Tuesday 14 June 2011


Less is more?

I like your writing a great deal, and while the narrative is skilfully handled it just didn’t quite get under my skin sufficiently”

“Your manuscript displays strong writing abilities and you've created potentially interesting situations and characters”  

How can I turn "Nearly" into, “Yes, please?”

I get bowled over by details (the images and associations behind every interaction) they make me start and stutter. I know more than the reader needs to be told.
1 When it comes to details, less is more

Even with a plan and character descriptions, I re-think every scene, every day, before I write. Have you ever compared the time it takes to write a section, with how long it takes to read it back? 

2 Just write.

Once a month, I research the library lists, Lovereading4kids and agents’ lists of up-and-coming titles. Is there anything left to write that isn’t already out there? If the supermarket shelves show what was hot, does the car-boot sale show what will come again?

3 Write what you would want to read

I capture note books full of ideas, each one complete with a voice and hook.

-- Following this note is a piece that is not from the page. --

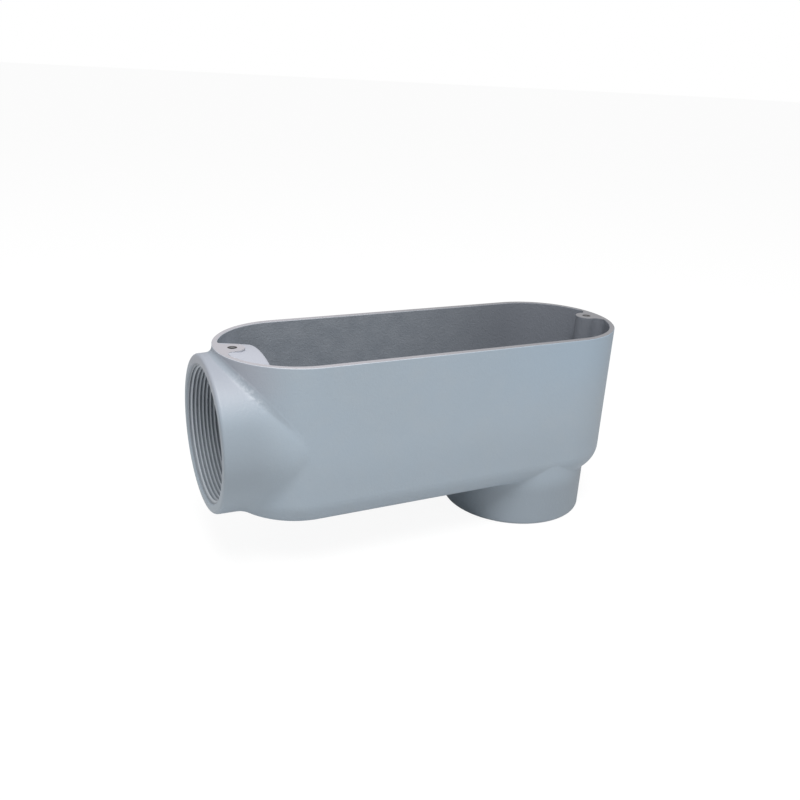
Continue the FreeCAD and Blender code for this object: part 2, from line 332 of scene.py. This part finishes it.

Shaping a work-in-progress should be a joyful thing. Why do new ideas conspire against old ones? When did ideas become a distraction?
4 Resist temptation, and finish. 
Short sentences are powerful. Long sentences let the writing flow and steer the reader down the page to ever more excitement. Fragments... really?  What do readers need from punctuation, except clarity?

5 You need to mix up the sentence lengths and let each type do their job. There are books and websites burstin' with information. Try to avoid breaking the rules of writing.

Editing, re-editing and revisions, I’ve read all the rules about how to re-master for the perfect manuscript. I chop and change until I mess up the voice. 
     6 Keep the writing simple, the plot controlled and the tension high 

Writing is a personal achievement, but not an insular pursuit.

The art and craft of writing is not all about the writing.

Are you feeling positive about your writing process?